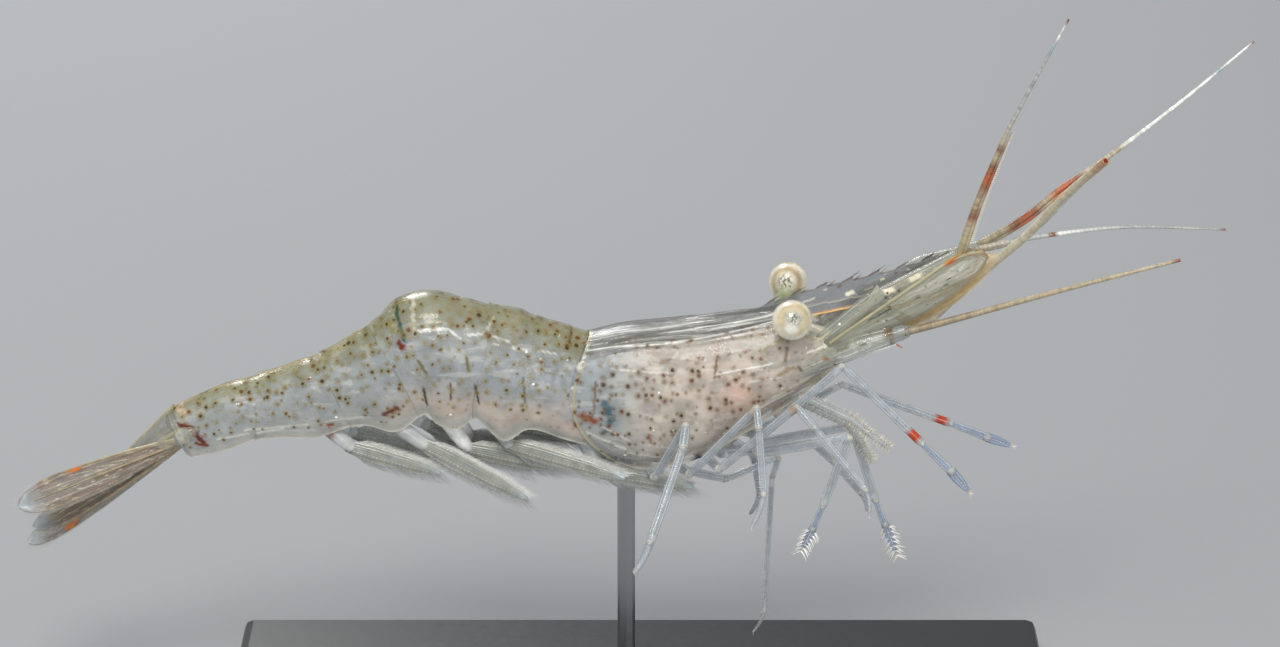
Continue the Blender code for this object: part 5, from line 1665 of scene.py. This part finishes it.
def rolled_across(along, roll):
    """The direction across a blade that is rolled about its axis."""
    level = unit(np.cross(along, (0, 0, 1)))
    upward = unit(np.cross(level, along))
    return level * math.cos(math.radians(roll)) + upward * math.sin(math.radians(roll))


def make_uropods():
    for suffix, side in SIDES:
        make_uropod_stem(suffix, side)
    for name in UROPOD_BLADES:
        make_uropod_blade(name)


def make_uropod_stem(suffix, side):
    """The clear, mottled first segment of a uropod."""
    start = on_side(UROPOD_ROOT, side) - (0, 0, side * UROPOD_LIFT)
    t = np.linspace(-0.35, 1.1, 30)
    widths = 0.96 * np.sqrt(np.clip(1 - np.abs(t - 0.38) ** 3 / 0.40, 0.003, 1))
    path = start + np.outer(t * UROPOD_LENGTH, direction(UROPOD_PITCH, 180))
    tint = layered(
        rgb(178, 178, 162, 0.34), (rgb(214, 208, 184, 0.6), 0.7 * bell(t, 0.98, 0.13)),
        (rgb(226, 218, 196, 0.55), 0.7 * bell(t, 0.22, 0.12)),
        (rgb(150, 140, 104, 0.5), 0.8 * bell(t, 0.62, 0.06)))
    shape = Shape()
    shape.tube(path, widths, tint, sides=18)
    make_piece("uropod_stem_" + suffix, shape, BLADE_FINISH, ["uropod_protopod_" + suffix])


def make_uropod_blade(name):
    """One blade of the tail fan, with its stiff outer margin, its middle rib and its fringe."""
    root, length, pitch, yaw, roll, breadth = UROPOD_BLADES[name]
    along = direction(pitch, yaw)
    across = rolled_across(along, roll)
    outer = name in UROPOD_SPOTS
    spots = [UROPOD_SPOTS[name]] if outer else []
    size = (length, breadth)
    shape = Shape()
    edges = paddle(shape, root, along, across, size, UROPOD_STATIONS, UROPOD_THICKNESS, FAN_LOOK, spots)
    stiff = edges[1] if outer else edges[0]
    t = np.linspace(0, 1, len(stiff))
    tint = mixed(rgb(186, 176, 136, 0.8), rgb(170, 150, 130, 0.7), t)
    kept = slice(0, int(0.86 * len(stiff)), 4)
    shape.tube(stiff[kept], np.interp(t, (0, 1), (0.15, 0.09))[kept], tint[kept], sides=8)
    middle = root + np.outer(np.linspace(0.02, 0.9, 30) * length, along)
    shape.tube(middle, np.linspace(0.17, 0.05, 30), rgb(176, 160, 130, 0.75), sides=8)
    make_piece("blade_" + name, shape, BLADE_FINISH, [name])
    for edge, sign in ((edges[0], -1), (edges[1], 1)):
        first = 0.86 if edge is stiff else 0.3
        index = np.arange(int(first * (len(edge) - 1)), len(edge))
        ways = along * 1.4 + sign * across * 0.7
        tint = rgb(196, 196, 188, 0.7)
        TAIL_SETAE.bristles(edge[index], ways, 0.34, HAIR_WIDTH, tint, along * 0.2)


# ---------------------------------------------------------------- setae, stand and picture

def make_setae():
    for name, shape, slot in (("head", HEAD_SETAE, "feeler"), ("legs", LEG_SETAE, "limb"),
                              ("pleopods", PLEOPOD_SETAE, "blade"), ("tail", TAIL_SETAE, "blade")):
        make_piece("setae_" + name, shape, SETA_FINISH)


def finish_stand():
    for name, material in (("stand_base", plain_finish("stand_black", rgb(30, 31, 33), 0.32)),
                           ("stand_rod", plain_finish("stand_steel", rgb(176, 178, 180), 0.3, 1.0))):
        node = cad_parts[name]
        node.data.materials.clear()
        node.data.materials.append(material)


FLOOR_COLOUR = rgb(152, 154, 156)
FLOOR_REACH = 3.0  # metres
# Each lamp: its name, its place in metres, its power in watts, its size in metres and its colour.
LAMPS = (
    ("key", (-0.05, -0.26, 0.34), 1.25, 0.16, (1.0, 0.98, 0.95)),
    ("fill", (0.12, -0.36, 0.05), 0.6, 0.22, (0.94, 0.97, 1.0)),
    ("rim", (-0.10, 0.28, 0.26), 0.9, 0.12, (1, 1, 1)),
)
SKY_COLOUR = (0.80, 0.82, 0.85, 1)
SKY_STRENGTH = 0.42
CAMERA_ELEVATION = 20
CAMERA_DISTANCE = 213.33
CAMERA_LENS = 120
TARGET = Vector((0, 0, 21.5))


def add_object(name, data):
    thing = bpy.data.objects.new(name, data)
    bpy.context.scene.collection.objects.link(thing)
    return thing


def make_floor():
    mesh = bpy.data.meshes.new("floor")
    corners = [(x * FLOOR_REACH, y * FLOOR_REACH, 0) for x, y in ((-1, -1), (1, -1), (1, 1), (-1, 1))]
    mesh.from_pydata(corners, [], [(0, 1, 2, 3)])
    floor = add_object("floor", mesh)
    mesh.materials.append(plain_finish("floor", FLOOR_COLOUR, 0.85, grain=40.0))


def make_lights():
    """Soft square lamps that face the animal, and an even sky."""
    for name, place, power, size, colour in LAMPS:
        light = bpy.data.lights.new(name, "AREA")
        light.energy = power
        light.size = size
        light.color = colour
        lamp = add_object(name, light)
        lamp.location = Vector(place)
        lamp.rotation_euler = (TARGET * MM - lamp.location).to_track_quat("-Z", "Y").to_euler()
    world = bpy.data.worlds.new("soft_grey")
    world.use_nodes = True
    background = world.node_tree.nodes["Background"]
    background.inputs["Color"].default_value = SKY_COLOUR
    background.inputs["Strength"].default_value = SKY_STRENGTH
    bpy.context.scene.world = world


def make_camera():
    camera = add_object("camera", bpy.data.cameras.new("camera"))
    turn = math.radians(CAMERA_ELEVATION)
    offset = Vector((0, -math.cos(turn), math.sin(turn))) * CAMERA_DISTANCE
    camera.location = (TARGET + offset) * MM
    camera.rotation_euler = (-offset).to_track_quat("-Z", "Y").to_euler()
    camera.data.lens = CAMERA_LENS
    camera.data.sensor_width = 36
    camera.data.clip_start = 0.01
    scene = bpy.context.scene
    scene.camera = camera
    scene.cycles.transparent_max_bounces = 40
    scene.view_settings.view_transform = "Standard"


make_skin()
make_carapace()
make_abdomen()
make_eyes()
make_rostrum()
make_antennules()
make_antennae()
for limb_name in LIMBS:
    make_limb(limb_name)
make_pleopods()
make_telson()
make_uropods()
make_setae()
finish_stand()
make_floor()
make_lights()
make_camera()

Your task:
Search the listing for the word "scene" and return each line that holds it.

Output below:
Continue the Blender code for this object: part 5, from line 1665 of scene.py. This part finishes it.
    bpy.context.scene.collection.objects.link(thing)
    bpy.context.scene.world = world
    scene = bpy.context.scene
    scene.camera = camera
    scene.cycles.transparent_max_bounces = 40
    scene.view_settings.view_transform = "Standard"